I was struck by the extent to which the opening duetting in the ‘Scène aux champs’ was heard musically: this was counterpoint as well as the instantiation of a programme, indeed arguably more the former than the latter. There was dramatic, quasi-operatic tension, although the theatre remained, of course, a theatre of the mind. Beethoven’s precedent was clear: not just the Sixth Symphony but also the Ninth. For music of the music sounded akin to accompagnato or arioso; I began to wonder also about possible Gluckian precedents here. The eloquence to the great melody on the cellos was certainly such that it might have been a vocal solo of its own. Timpani rolls sounded as much symphonically anticipatory as ‘atmospheric’.

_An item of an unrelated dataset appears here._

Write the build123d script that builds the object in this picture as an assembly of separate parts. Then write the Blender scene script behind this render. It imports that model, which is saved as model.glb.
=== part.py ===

That near-verbal – and yet, by the same token, resolutely non-verbal – eloquence continued in the ‘March to the Scaffold’. It was not, though, at the expense of any martial quality; the two tendencies incited one another. Brass were as resplendent as one might have expected, but there was menace in their muffled tones too. The finale proved both catchy and grotesque, and not only from the superlative woodwind. The Dies irae music, whatever the composer’s ‘intentions’, sounded both chilling and, I think, witty. ‘Rollicking’ is perhaps an adjective too readily attached to ‘finale’, but here it seems inescapable. Exhilarating!